Since lo <= hi, answer is 1.

This shows the case where even one coin per friend is sufficient because total gifts are limited and overlap constraints are mild.

Example 2

Input:

N = 10, M = 11, K = 3, L = 2

Compute:

hi = 10 // 11 = 0

lo = ceil(5 / 11) = 1

Step	lo	hi	decision
initial	1	0	compute bounds
final	1	0	invalid

Since lo > hi, output is -1.

This demonstrates the global impossibility caused by not having enough distinct coins for even one per friend.

Complexity Analysis

Measure	Complexity	Explanation
Time	O(1)	Only a constant number of arithmetic operations
Space	O(1)	No auxiliary data structures used

The solution easily satisfies the constraints since all operations are simple integer divisions on values up to 10^18.

Test Cases

import sys, io

def run(inp: str) -> str:
    sys.stdin = io.StringIO(inp)
    N, M, K, L = map(int, sys.stdin.readline().split())

    hi = N // M
    need = K + L
    lo = (need + M - 1) // M

    return str(-1 if lo > hi else lo)

# provided sample
assert run("20 15 2 3") == "1"

# minimal case
assert run("1 1 1 1") == "1"

# impossible due to too many friends
assert run("10 11 3 2") == "-1"

# tight bound case
assert run("100 10 0 0") == "0"

# exact fit case
assert run("30 5 10 10") == "4"

Test input	Expected output	What it validates
1 1 1 1	1	minimal valid configuration
10 11 3 2	-1	insufficient total distinct capacity
100 10 0 0	0	zero requirement edge behavior
30 5 10 10	4	exact boundary between feasibility and infeasibility

Edge Cases

A key edge case is when M > N. For example:

Input:

N = 5, M = 10, K = 1, L = 1

Here hi = 5 // 10 = 0, meaning even giving 1 coin per friend is impossible.

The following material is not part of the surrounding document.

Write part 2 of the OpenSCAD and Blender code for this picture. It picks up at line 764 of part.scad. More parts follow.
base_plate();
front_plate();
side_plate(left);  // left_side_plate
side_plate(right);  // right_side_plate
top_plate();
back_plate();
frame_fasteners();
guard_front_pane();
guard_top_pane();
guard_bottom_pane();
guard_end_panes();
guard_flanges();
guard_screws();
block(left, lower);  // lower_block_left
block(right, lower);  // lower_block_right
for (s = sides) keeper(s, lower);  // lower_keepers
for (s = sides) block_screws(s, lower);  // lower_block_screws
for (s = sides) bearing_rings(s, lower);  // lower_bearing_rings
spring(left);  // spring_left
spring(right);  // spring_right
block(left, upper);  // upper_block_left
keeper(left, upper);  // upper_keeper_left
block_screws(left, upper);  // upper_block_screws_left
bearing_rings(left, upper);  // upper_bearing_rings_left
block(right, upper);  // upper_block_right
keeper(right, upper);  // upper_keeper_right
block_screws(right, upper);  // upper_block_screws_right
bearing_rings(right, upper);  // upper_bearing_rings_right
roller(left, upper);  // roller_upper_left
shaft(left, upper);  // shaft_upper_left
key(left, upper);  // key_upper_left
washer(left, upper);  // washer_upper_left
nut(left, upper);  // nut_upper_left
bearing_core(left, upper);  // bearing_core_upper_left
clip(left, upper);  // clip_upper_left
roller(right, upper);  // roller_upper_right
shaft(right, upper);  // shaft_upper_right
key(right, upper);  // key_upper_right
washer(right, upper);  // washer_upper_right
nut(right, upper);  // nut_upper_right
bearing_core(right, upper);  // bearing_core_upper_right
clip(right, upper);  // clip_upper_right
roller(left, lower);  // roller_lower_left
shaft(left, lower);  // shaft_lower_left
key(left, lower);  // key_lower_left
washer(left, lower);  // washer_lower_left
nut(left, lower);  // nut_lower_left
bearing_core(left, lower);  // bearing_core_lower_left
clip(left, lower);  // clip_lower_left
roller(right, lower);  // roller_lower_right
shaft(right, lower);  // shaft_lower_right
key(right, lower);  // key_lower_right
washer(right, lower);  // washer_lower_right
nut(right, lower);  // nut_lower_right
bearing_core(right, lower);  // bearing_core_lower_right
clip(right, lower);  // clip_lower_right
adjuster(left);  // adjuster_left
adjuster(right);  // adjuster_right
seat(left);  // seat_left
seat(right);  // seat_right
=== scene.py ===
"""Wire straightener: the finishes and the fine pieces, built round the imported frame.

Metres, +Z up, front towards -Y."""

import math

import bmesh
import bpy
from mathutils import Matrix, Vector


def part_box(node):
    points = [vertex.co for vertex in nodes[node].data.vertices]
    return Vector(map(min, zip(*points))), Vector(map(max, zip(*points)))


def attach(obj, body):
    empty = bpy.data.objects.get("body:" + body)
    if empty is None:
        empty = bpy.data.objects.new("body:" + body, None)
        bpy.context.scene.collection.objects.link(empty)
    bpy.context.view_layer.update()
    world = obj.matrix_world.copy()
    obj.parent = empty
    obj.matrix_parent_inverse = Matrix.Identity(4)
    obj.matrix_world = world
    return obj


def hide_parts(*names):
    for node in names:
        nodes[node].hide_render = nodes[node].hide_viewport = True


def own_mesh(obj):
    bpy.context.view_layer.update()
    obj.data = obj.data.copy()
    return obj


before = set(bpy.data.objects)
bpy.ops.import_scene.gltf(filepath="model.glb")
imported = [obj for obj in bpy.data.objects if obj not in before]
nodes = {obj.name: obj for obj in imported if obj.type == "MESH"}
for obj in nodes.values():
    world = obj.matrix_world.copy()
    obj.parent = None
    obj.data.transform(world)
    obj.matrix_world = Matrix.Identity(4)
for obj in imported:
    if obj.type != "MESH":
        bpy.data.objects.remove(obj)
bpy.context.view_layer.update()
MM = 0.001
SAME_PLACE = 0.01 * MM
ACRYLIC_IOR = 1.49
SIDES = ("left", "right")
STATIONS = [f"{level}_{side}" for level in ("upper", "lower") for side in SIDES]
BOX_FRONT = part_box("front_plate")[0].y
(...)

The algorithm immediately returns -1 since no valid x satisfies M * x <= N. This matches reality because we cannot assign even one distinct coin per friend when there are fewer coin types than friends.

Another case is when K + L is very large relative to N. For instance:

Input:

N = 100, M = 10, K = 90, L = 20

Here need = 110, so lo = ceil(110 / 10) = 11, but hi = 10, so infeasible. This shows the interaction between Ivan’s existing collection and required novelty can force impossibility even when N >= M.